• **DIRECTIVE**: Set down each line from the one containing "resin_coat();" to the one containing "zip(*points))), Vector(map(max, zip(*points)))", inclusive, exactly as written and with nothing further.
─── INFORMATION PROVIDED
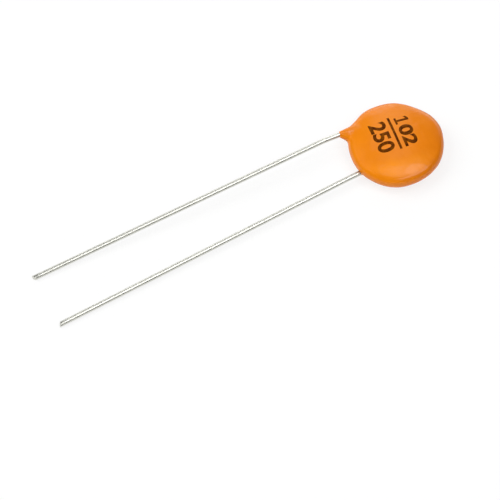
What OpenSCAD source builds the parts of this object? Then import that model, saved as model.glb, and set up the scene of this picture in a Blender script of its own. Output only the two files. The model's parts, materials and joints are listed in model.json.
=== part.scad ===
// Ceramic disc capacitor with two long wire leads.
// A fired ceramic disc has a silver electrode on each face. A tinned lead is soldered across each
// electrode, and a dipped resin coat seals the disc and runs a little way down the leads.
// The part lies on its belly with both free tips on the floor: +Z is up, the leads run along -X.

/* [Ceramic disc] */
// Diameter of the fired ceramic disc
ceramic_d = 8.4; // [7.6:0.1:10]
// Thickness of the fired ceramic disc
ceramic_t = 0.5; // [0.3:0.05:0.9]
// Width of bare ceramic left around each electrode
electrode_margin = 0.4; // [0.2:0.05:0.7]
// Thickness of each fired silver electrode
electrode_t = 0.03; // [0.02:0.01:0.05]

/* [Resin coat] */
// Resin beyond the edge of the ceramic disc
coat_edge = 0.8; // [0.7:0.05:1.1]
// Resin over the leads at the middle of each face
coat_cover = 0.61; // [0.45:0.01:1]
// Radius of the coat's rounded rim
rim_r = 0.9; // [0.8:0.01:1]
// Resin film where the coat runs down a lead
run_film = 0.15; // [0.1:0.01:0.22]
// Resin film where that run ends on the bare lead
lip_film = 0.03; // [0.02:0.01:0.08]
// How far the run on the front lead reaches past the rim
front_reach = 1.05; // [0.5:0.05:2]
// How far inside the rim the run on the back lead ends
back_inset = 0.25; // [0.2:0.01:0.35]
// Angle round the rim, in degrees, where the web on the outer side of the front run lands
outer_web_angle = 108; // [100:1:115]
// Angle round the rim, in degrees, where the web between the leads lands
inner_web_angle = 139; // [130:1:142]

/* [Leads] */
// Diameter of the lead wire
wire_d = 0.55; // [0.45:0.01:0.65]
// Distance between the leads where they leave the coat
pitch = 4.48; // [4:0.01:5]
// Distance of the middle of the lead pair from the disc's centre line
pair_offset = 1.41; // [1:0.01:1.6]
// Length of the front lead from the coat to its free tip
front_len = 35.4; // [15:0.1:45]
// Length of the back lead from the coat to its free tip
back_len = 35.75; // [15:0.1:45]
// Length of a lead across the face of the disc, from its knee to its inner end
seat_len = 4.2; // [3.8:0.1:4.6]
// Distance of each knee outside the ceramic disc's edge
knee_gap = 0.4; // [0.3:0.05:0.5]
// Inside bend radius of each knee, to the wire's centre line
knee_r = 1; // [0.7:0.1:1.2]
// Straight length of a lead between the coat and its outer bend
exit_len = 1.6; // [1:0.1:4]
// Outer bend radius, to the wire's centre line
exit_r = 12; // [4:1:14]

/* [Lead angles in degrees] */
// Outward slant of the front lead as it leaves the coat
front_slant = 5; // [2:0.5:7]
// Outward slant of the front lead beyond its outer bend
front_splay = 2; // [0:0.1:4]
// Outward slant of the back lead beyond its outer bend
back_splay = 0.6; // [0:0.1:4]
// Inward turn of the front lead across the disc, from the leads' direction
front_turn = 40; // [35:1:50]
// Inward turn of the back lead across the disc, from the leads' direction
back_turn = 8; // [5:1:20]

/* [Solder] */
// Solder film between a lead and its electrode
solder_film = 0.04; // [0.03:0.01:0.08]
// Solder over the top of a lead
solder_cover = 0.06; // [0.04:0.01:0.12]
// Radius of the concave flanks of a solder joint
solder_flank_r = 0.7; // [0.5:0.05:0.9]
// Length of a solder joint along its lead
solder_len = 3.2; // [2.6:0.1:3.6]
// Solder past the inner end of a lead
solder_tail = 0.4; // [0.3:0.05:0.5]

/* [Hidden] */
$fn = 64;

resin = [0.91, 0.52, 0.13];
fired_ceramic = [0.80, 0.74, 0.64];
silver = [0.82, 0.81, 0.78];
tin = [0.75, 0.76, 0.77];
solder_grey = [0.62, 0.63, 0.65];

wire_r = wire_d / 2;
lead_z = ceramic_t / 2 + electrode_t + solder_film + wire_r; // from the disc's middle plane
body_r = ceramic_d / 2 + coat_edge;
half_t = lead_z + wire_r + coat_cover;
electrode_r = ceramic_d / 2 - electrode_margin;

// Surfaces that would only touch are set to cross by this little instead, so that they join cleanly.
overlap = 0.005;
// Length by which a straight piece of wire reaches into the bend next to it
lap = 0.04;
// Turn of a bar about its own length, which keeps its seam away from the seam of the bend next to it
seam_turn = 30;

// The two domes of the coat, and the place where each meets the round of the rim
round_r = rim_r - overlap;
dome_r = ((body_r - rim_r) ^ 2 + half_t ^ 2 - round_r ^ 2) / (2 * (half_t - round_r));
dome_edge = (body_r - rim_r) * dome_r / (dome_r - round_r);

function unit(v) = v / norm(v);
function heading(angle) = [cos(angle), sin(angle), 0];
// Distance from p along the direction d to the circle of radius r about the disc's axis
function to_circle(p, d, r) = -(p * d) - sqrt((p * d) ^ 2 - p * p + r ^ 2);

// Plan of each lead about the disc's axis: the end of the coat, the knee, and the inner end
front_exit = let (y = pair_offset + pitch / 2) [-sqrt((body_r + front_reach) ^ 2 - y ^ 2), y, 0];
front_knee = let (d = heading(-front_slant))
    front_exit + d * to_circle(front_exit, d, ceramic_d / 2 + knee_gap);
front_end = front_knee + heading(-front_turn) * seat_len;
back_exit = let (y = pair_offset - pitch / 2) [-sqrt((body_r - back_inset) ^ 2 - y ^ 2), y, 0];
back_knee = let (y = back_exit[1]) [-sqrt((ceramic_d / 2 + knee_gap) ^ 2 - y ^ 2), y, 0];
back_end = back_knee + heading(back_turn) * seat_len;

// The outer bend, and the free tip that slopes down from it until the wire touches the floor
function outer_bend(exit, slant, z) = exit - heading(-slant) * exit_len + [0, 0, z];
function tip(bend, splay, length) = let (drop = bend[2] + half_t - wire_r)
    bend - heading(-splay) * sqrt(length ^ 2 - drop ^ 2) - [0, 0, drop];
front_bend = outer_bend(front_exit, front_slant, lead_z);
front_tip = tip(front_bend, front_splay, front_len - exit_len);
back_bend = outer_bend(back_exit, 0, -lead_z);
back_tip = tip(back_bend, -back_splay, back_len - exit_len);

up = [0, 0, lead_z];
front_path = [front_end + up, front_knee + up, front_bend, front_tip];
back_path = [back_end - up, back_knee - up, back_bend, back_tip];

// The middle of the part's outline is put over the origin
disc_centre = [(-min(front_tip[0], back_tip[0]) - body_r) / 2,
               -(max(body_r, front_tip[1] + wire_r) - body_r) / 2, half_t];

// Places children with their own X and Y axes along x and y at the point o
module at_frame(o, x, y) {
    z = cross(x, y);
    multmatrix([[x[0], y[0], z[0], o[0]], [x[1], y[1], z[1], o[1]], [x[2], y[2], z[2], o[2]],
                [0, 0, 0, 1]]) children();
}

// A round bar from a to b, with the radius r_a at a and r_b at b
module bar(a, b, r_a, r_b) {
    along = unit(b - a);
    side = unit(cross(along, [0, 0, 1]));
    at_frame(a, side, cross(along, side)) rotate(seam_turn) cylinder(h = norm(b - a), r1 = r_a, r2 = r_b);
}

function turn_at(p, i) = acos(unit(p[i] - p[i - 1]) * unit(p[i + 1] - p[i]));
// How far before and after the corner i its round bend begins and ends
function setback(p, i, r) = i == 0 || i == len(p) - 1 ? 0 : r[i - 1] * tan(turn_at(p, i) / 2) - lap;

// The round bend at the corner i of the path p
module bend(p, i, bend_r, r) {
    u = unit(p[i] - p[i - 1]);
    v = unit(p[i + 1] - p[i]);
    turn = turn_at(p, i);
    centre = p[i] + unit(v - u) * bend_r / cos(turn / 2);
    x = unit(p[i] - u * bend_r * tan(turn / 2) - centre);
    at_frame(centre, x, u) rotate_extrude(angle = turn) translate([bend_r, 0]) circle(r = r);
}

// A wire of radius r along the path p, with the bend radii bends at its inner corners
module bent_wire(p, bends, r) {
    for (i = [1:len(p) - 1]) {
        along = unit(p[i] - p[i - 1]);
        bar(p[i - 1] + along * setback(p, i - 1, bends), p[i] - along * setback(p, i, bends), r, r);
    }
    for (i = [1:len(p) - 2]) bend(p, i, bends[i - 1], r + overlap);
}

// The lens-shaped body of the coat: two domes and the rounded rim
module lens() {
    rotate_extrude() {
        intersection() {
            translate([0, half_t - dome_r]) circle(r = dome_r, $fn = 4 * $fn);
            translate([0, dome_r - half_t]) circle(r = dome_r, $fn = 4 * $fn);
            translate([0, -half_t]) square([dome_edge, 2 * half_t]);
        }
        translate([body_r - rim_r, 0]) circle(r = rim_r);
    }
}

// A web of resin from the point p on the wire to the round of the rim, at this angle round it
module web(p, angle) {
    bar(p, heading(angle) * (body_r - rim_r), wire_r, rim_r - 6 * overlap);
}

// The coat's run down the front lead: a sleeve, a tapering end, and webs that join them to the rim
module front_run() {
    run_r = wire_r + run_film;
    outward = unit(front_exit - front_knee);
    shoulder = front_exit + up - outward * front_reach;
    bent_wire([(front_knee + front_end) / 2 + up, front_knee + up, shoulder], [knee_r], run_r);
    bar(shoulder - outward * lap, front_exit + up, run_r - overlap, wire_r + lip_film);
    web(shoulder, outer_web_angle);
    web(shoulder, (outer_web_angle + inner_web_angle) / 2);
    web(front_exit + up - outward * lip_film, inner_web_angle);
}

// The coat's run on the back lead: a sleeve that ends just inside the rim
module back_run() {
    run_r = wire_r + run_film;
    bar((back_knee + back_end) / 2 - up, back_knee - up, run_r, run_r);
    bar(back_knee - up, back_exit - up, run_r - overlap, wire_r + lip_film);
}

// A joint of solder over the lead: concave flanks, and ends that round down to the electrode
module solder_joint(knee, end) {
    inward = unit(end - knee);
    seat = electrode_t + ceramic_t / 2;
    axis_z = lead_z - seat;
    cap_r = wire_r + solder_cover;
    flank_y = sqrt((cap_r + solder_flank_r - overlap) ^ 2 - (solder_flank_r + overlap - axis_z) ^ 2);
    middle = end + inward * (solder_tail - solder_len / 2) + [0, 0, seat];
    at_frame(middle, inward, cross([0, 0, 1], inward)) intersection() {
        rotate([90, 0, 90]) linear_extrude(solder_len, center = true) {
            translate([0, axis_z]) circle(r = cap_r);
            difference() {
                translate([-flank_y, 0]) square([2 * flank_y, axis_z]);
                for (side = [-1, 1])
                    translate([side * flank_y, solder_flank_r + 4 * overlap]) circle(r = solder_flank_r);
            }
        }
        sphere(d = solder_len);
        translate([-solder_len, -solder_len, 0]) cube([2 * solder_len, 2 * solder_len, solder_len]);
    }
}

module ceramic_shape() {
    cylinder(h = ceramic_t, d = ceramic_d, center = true);
}

module electrode_shape() {
    translate([0, 0, ceramic_t / 2]) cylinder(h = electrode_t, r = electrode_r);
}

module front_joint() solder_joint(front_knee, front_end);

module back_joint() mirror([0, 0, 1]) solder_joint(back_knee, back_end);

module front_wire() bent_wire(front_path, [knee_r, exit_r], wire_r);

module back_wire() bent_wire(back_path, [knee_r, exit_r], wire_r);

module resin_coat() {
    color(resin) translate(disc_centre) difference() {
        union() {
            lens();
            front_run();
            back_run();
        }
        ceramic_shape();
        electrode_shape();
        mirror([0, 0, 1]) electrode_shape();
        front_joint();
        back_joint();
        front_wire();
        back_wire();
    }
}

module ceramic_disc() {
    color(fired_ceramic) translate(disc_centre) ceramic_shape();
}

module front_electrode() {
    color(silver) translate(disc_centre) electrode_shape();
}

module back_electrode() {
    color(silver) translate(disc_centre) mirror([0, 0, 1]) electrode_shape();
}

module front_solder() {
    color(solder_grey) translate(disc_centre) difference() {
        front_joint();
        front_wire();
    }
}

module back_solder() {
    color(solder_grey) translate(disc_centre) difference() {
        back_joint();
        back_wire();
    }
}

module front_lead() {
    color(tin) translate(disc_centre) front_wire();
}

module back_lead() {
    color(tin) translate(disc_centre) back_wire();
}

resin_coat();
ceramic_disc();
front_electrode();
back_electrode();
front_solder();
back_solder();
front_lead();
back_lead();
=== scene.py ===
# %% [markdown]
# # A ceramic disc capacitor
# The real part is a fired ceramic disc, silvered on both faces, with a tinned wire soldered across
# each face. The whole disc is dipped in orange resin, which also creeps a little way down the wires.
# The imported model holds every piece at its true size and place. This lesson gives the part its
# finished surfaces: it is the resin skin, the wires and the printed value that a person sees.
# The frame is loaded first.

# %% Load the frame
import json
from math import cos, pi, radians, sin, sqrt, tan

import bpy
from mathutils import Matrix, Vector


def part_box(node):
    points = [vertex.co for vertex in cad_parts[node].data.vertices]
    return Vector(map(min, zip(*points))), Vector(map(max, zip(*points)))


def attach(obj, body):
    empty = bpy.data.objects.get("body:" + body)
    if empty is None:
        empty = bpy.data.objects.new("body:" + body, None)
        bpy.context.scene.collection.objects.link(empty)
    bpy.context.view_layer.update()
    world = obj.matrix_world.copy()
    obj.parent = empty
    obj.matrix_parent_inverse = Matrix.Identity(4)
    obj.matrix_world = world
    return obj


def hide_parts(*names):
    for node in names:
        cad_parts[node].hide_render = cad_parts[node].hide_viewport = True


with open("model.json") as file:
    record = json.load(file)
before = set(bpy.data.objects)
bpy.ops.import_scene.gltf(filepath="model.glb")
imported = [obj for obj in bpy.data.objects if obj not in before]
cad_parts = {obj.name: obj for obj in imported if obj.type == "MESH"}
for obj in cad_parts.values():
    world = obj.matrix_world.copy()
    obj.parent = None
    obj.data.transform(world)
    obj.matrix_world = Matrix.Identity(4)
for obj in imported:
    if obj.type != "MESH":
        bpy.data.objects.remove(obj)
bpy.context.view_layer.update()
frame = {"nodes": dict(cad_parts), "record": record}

MM = 0.001

# %% [markdown]
# ## Camera
# The part is seen from well above, from the side of the free wire ends, by a long lens that hardly
# lets near things grow. A camera could be turned by hand until the view fits. Here its place is
# worked out from two angles and a distance, so that it always looks straight at its aim.

# %% Camera
CAMERA_AZIMUTH = -29.5  # degrees
CAMERA_ELEVATION = 59.03
CAMERA_DISTANCE = 0.5
CAMERA_LENS = 351.4  # millimetres, on a sensor 36 mm wide
CAMERA_AIM = Vector((-1.74, -3.765, 1.5)) * MM


def towards(azimuth, elevation):
    """The direction from the part to something seen at these angles."""
    flat = cos(radians(elevation))
    return Vector((sin(radians(azimuth)) * flat, -cos(radians(azimuth)) * flat, sin(radians(elevation))))


def heading(degrees):
    """The level direction that is this many degrees round from +X."""
    return Vector((cos(radians(degrees)), sin(radians(degrees)), 0))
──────
• **ANSWER TO THIS PROBLEM**:
resin_coat();
ceramic_disc();
front_electrode();
back_electrode();
front_solder();
back_solder();
front_lead();
back_lead();
=== scene.py ===
# %% [markdown]
# # A ceramic disc capacitor
# The real part is a fired ceramic disc, silvered on both faces, with a tinned wire soldered across
# each face. The whole disc is dipped in orange resin, which also creeps a little way down the wires.
# The imported model holds every piece at its true size and place. This lesson gives the part its
# finished surfaces: it is the resin skin, the wires and the printed value that a person sees.
# The frame is loaded first.

# %% Load the frame
import json
from math import cos, pi, radians, sin, sqrt, tan

import bpy
from mathutils import Matrix, Vector


def part_box(node):
    points = [vertex.co for vertex in cad_parts[node].data.vertices]
    return Vector(map(min, zip(*points))), Vector(map(max, zip(*points)))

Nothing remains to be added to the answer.